Dakini wrote:Spirit of Hope wrote:Maybe then don't make accusations you can't back up with evidence.
Didn't make accusations. You can look at other countries where training and proper storage of guns (e.g. in locked areas with the ammunition stored separately) is required for gun ownership and see that they have much lower rates of gun violence than the USA. You can also look at the fact that the USA has so many more mass killings than other countries, it takes 36 other countries with a combined population 10 times higher than that of the USA to come close to its total number.
You still have not provided evidence that Safe Storage Laws and Training laws have any effect. Only that the United States has a homicide issue. Which I admit it does, however this is not the same thing as a firearms issue as plety of homicides are committed without firearms.
“[t]here is insufficient evidence to support the simple premise that reducing the stockpile of licitly held civilian firearms will result in a reduction in either firearm or overall sudden death rates.”
Jeanine Baker & Samara McPhedran, Gun Laws and Sudden Death: Did the Australian Firearms Legislation of 1996 Make a Difference?
“[u]sing a battery of structural break tests, there is little evidence to suggest that [the NFA] had any significant effects on firearm homicides and suicides."

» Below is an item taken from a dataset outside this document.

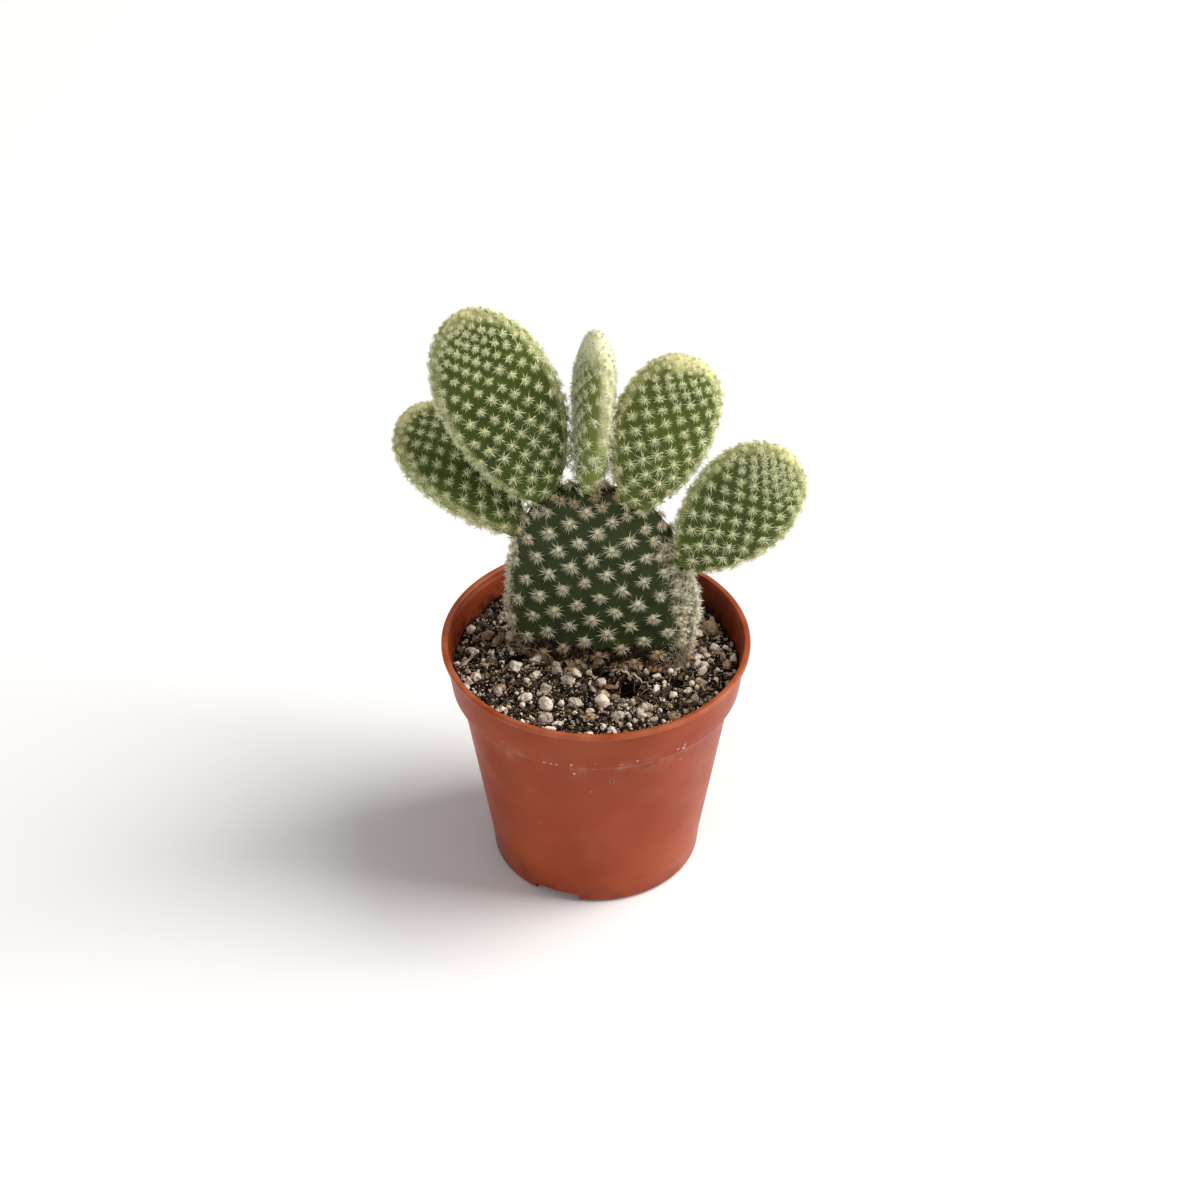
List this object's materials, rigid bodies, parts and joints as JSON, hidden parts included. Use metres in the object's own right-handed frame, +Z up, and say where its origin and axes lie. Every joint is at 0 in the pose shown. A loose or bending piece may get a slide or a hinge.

Wang-Sheng Lee & Sandy Suardi, The Australian Firearms Buyback and Its Effect on Gun Deaths
See the nice thing is that as far as I can tell the general homicide death in Australia fell at around the same rate that the gun homicide rate fell after the ban. That means that the fall in gun homicides is likely to be because of other factors, not because of the legislation. The homicide rate was already falling when the legislation was passed.
Another study found the ones you cited "deeply flawed".
It only called one of the studies I cited "deeply flawed," also as noted in the article you cited is that there main conclusion was about gun suicides not gun homicides. The study notes that all they could prove is that a decrease in guns did not lead to an increase in homicides. So the point is still contested.
Evidence? See you didn't post any, so I don't know if that is true or not.
Here's a list of all the school shootings in Canada throughout its history, here's a list of such shootings in the USA. You can count, right?
I can count, but school shooting are not the whole of mass shootings and not all school shootings are mass shootings and the Canadian one does not go back before 1884. Does that mean Canada didn't exist before 1884, that there were no school shootings before 1884, or that the article is incomplete?